Aim of the task :: Locate and copy all lines bearing the word "target".

Dataset content ::
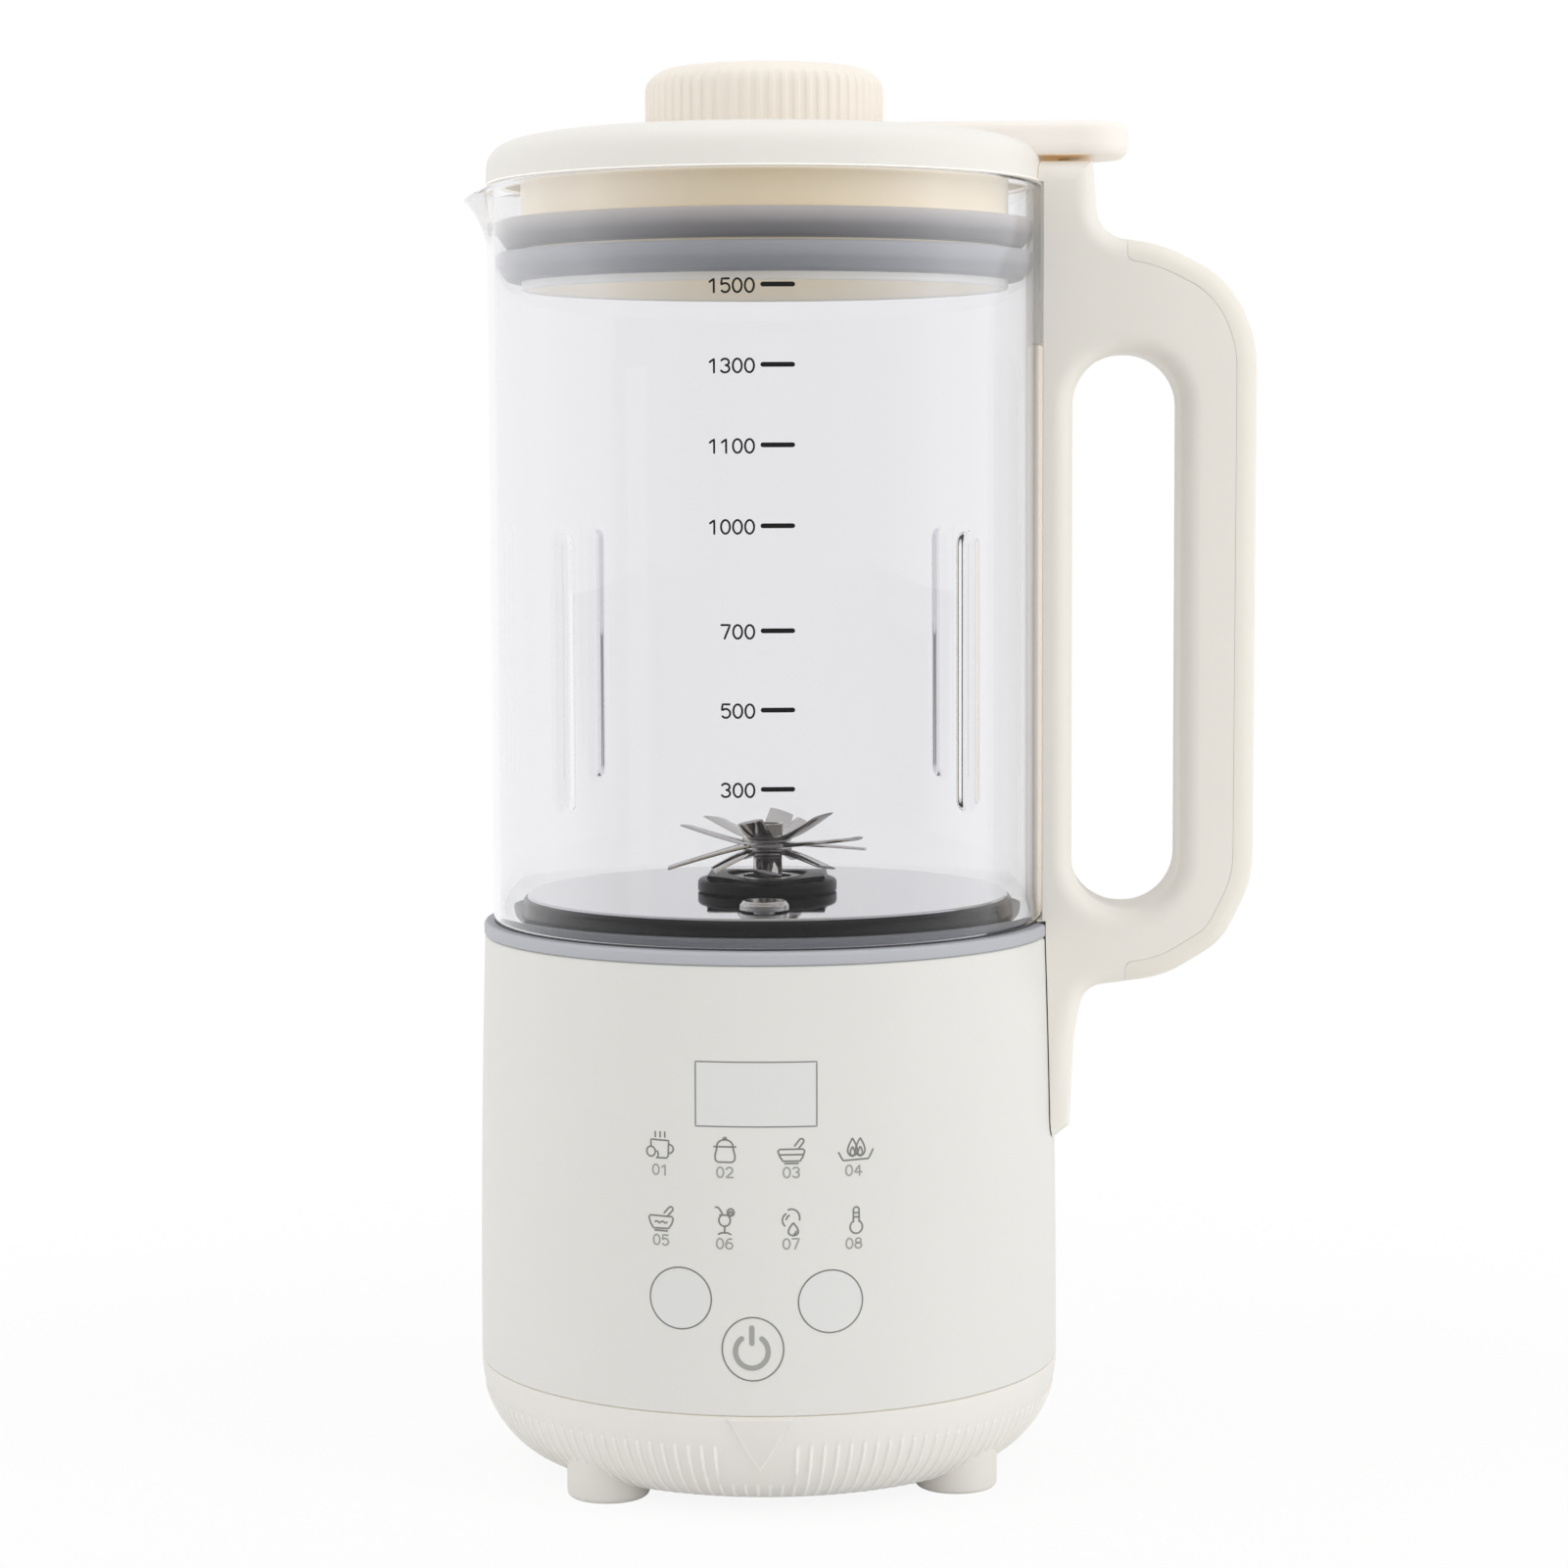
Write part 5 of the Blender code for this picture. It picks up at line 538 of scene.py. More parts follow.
# %% Rounded path
def rounded(corners, closed=False, turn=11.0, margin=0.4):
    """Path through (x, y, radius) corners. Each corner becomes an arc that touches both its sides, and a short
    straight run beside the arc keeps the shading of the flats flat."""
    points = np.array([corner[:2] for corner in corners], float)
    before = points - np.roll(points, 1, axis=0)
    length = np.linalg.norm(before, axis=1)
    count = len(corners)
    ends = set() if closed else {0, count - 1}
    reach = np.zeros(count)
    for i in range(count):
        if i in ends or corners[i][2] == 0:
            continue
        toward = -before[i] / length[i]
        onward = before[(i + 1) % count] / length[(i + 1) % count]
        half = math.acos(float(np.clip(toward @ onward, -1, 1))) / 2
        reach[i] = corners[i][2] / math.tan(half)
    path = []
    for i in range(count):
        here, radius = points[i], corners[i][2]
        if i in ends or radius == 0:
            path.append(here)
            continue
        after = (i + 1) % count
        toward, onward = -before[i] / length[i], before[after] / length[after]
        half = math.acos(float(np.clip(toward @ onward, -1, 1))) / 2
        start = here + toward * reach[i]
        centre = here + (toward + onward) / np.linalg.norm(toward + onward) * radius / math.sin(half)
        total = math.pi - 2 * half
        side = start - centre
        finish = here + onward * reach[i] - centre
        sign = 1.0 if side[0] * finish[1] - side[1] * finish[0] > 0 else -1.0
        swing = np.linspace(0, total, max(3, math.ceil(math.degrees(total) / turn) + 1)) * sign
        arc = centre + np.stack([side[0] * np.cos(swing) - side[1] * np.sin(swing),
                                 side[0] * np.sin(swing) + side[1] * np.cos(swing)], axis=-1)
        free = length[i] - reach[i] - reach[i - 1]
        if free > 0.3:
            path.append(start + toward * min(margin, free / 3))
        path.extend(arc)
        free = length[after] - reach[i] - reach[after]
        if free > 0.3:
            path.append(here + onward * (reach[i] + min(margin, free / 3)))
    return np.array(path)


print("rounded square:", len(rounded([(0, 0, 1), (9, 0, 1), (9, 9, 1), (0, 9, 1)], closed=True)), "points")

# %% [markdown]
# ## Cutting and dressing
#
# A hole or a recess is cut by a second solid, as a drill would. Then a piece gets its finish and its place in the
# machine's motion, and the frame pieces that it stands for are hidden.

# %% Cut, dress and paint
def combined(piece, tool, way="DIFFERENCE", sharp=38.0):
    """The piece cut by, joined with or kept inside a tool, which is then removed."""
    step = piece.modifiers.new("step", "BOOLEAN")
    step.operation = way
    step.solver = "EXACT"
    step.object = tool
    graph = bpy.context.evaluated_depsgraph_get()
    mesh = bpy.data.meshes.new_from_object(piece.evaluated_get(graph))
    piece.modifiers.clear()
    piece.data = mesh
    bpy.data.objects.remove(tool)
    return sealed(piece, sharp)


def dress(piece, body, slot, finish, *nodes):
    """Give a piece its finish, attach it to the body it rides on and hide the frame pieces that it stands for."""
    piece.data.materials.clear()
    piece.data.materials.append(finish)
    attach(piece, body)
    if nodes:
        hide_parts(*nodes)
    print(piece.name, len(piece.data.polygons), "faces")
    return piece


def paint(finish, *nodes):
    """Give frame pieces that keep their own shape a better finish."""
    for node in nodes:
        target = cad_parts[node]
        if not target.material_slots:
            target.data.materials.append(finish)
        for spot in target.material_slots:
            spot.material = finish


print("surface helpers ready")

# %% [markdown]
# ## Box, slab and rod
#
# A few hidden cutters and the handle need shapes with flat sides. A slab is an outline carried across its
# thickness: near each face the outline moves inwards along a quarter circle, which rounds the edge. The two flat
# faces are filled between the outline and its holes.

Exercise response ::
        target = cad_parts[node]
        if not target.material_slots:
            target.data.materials.append(finish)
        for spot in target.material_slots:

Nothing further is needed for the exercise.